There are two ways, and only two, in which a state may recruit its armies; either by compulsion, or by voluntary service. Where the first of these modes is adopted, the business is accomplished with very little trouble to the government. The men are taken wherever they are found; and nothing is required but an order for a levy or conscription. As this mode of proceeding saves an infinite deal of trouble to the rulers, so it has always been much in favour with those who had the means of enforcing it, and, under one form or another, has been very generally adopted. Even in this country, although we have not often resorted to direct compulsion, our policy has always had a leaning that way. This has, indeed, been justified on the ground of necessity; but statesmen are always eager to lay hold of this plea, as an apology for their own incapacity or sloth. Before admitting it, therefore, it will be proper to consider, whether there are any inherent disadvantages in the military profession, which prevents the state from procuring, by voluntary inlistment, the number of men necessary for its defence.

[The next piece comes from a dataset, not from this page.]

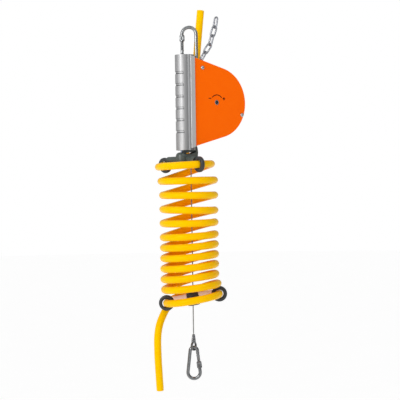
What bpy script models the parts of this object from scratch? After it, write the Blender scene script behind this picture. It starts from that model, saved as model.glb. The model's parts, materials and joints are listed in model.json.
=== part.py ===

It is an undoubted fact, that, in every other calling, whenever an additional number of hands is wanted, they are always procured without any violent interference with the natural order of society. The manufacturer, when he is setting up new works, never speculates on the possibility of being obstructed in his schemes by the want of workmen; and there is no employment, however disagreeable, disgusting, or dirty, however dangerous or unhealthy, to which there is the slightest difficulty in diverting the quantity of industry which society requires. It is natural, therefore, to inquire, how it happens that individuals are so successful in procuring, for their several vocations, the voluntary services of as many men as they require, while those, to whom the government of the country has been entrusted, although they have been dealing in military plans and projects for some years, have never been able to raise such a number of men as they judged necessary. The reason of this, however, will clearly appear, when it is considered that the means adopted by the two parties for attaining their respective objects, are wholly opposite. An individual, when he is recruiting for any employment which is disagreeable or unhealthy, knows he will not procure men on the same terms as those who are engaging them for more eligible occupations. He offers

higher wages, therefore; and when he has thus compensated the disadvantages of his calling, and set it on a level with other callings, he will procure the number of men which he wants. Unless the government of a country acts upon precisely the same principles in recruiting for soldiers, they can never hope to fill up their armies by means of voluntary inlistments; and where, in any shape, it is found impossible to turn the requisite proportion of the population to the military profession, this is a plain proof that sufficient encouragements are not held out :—we may rest assured that the pay and the privileges of the soldier are not such as to place him on a level with men in other employments. In that case, there is no resource, but either to resort to direct compulsion, or to apply a remedy to this radical defect in our military policy. The condition of the soldier must be ameliorated; it must be rendered, in advantages, in credit, in term of service, in present emolument, and in future provision, so desireable, as easily and naturally to draw from the population of the country the supply of men which may be required for its defence.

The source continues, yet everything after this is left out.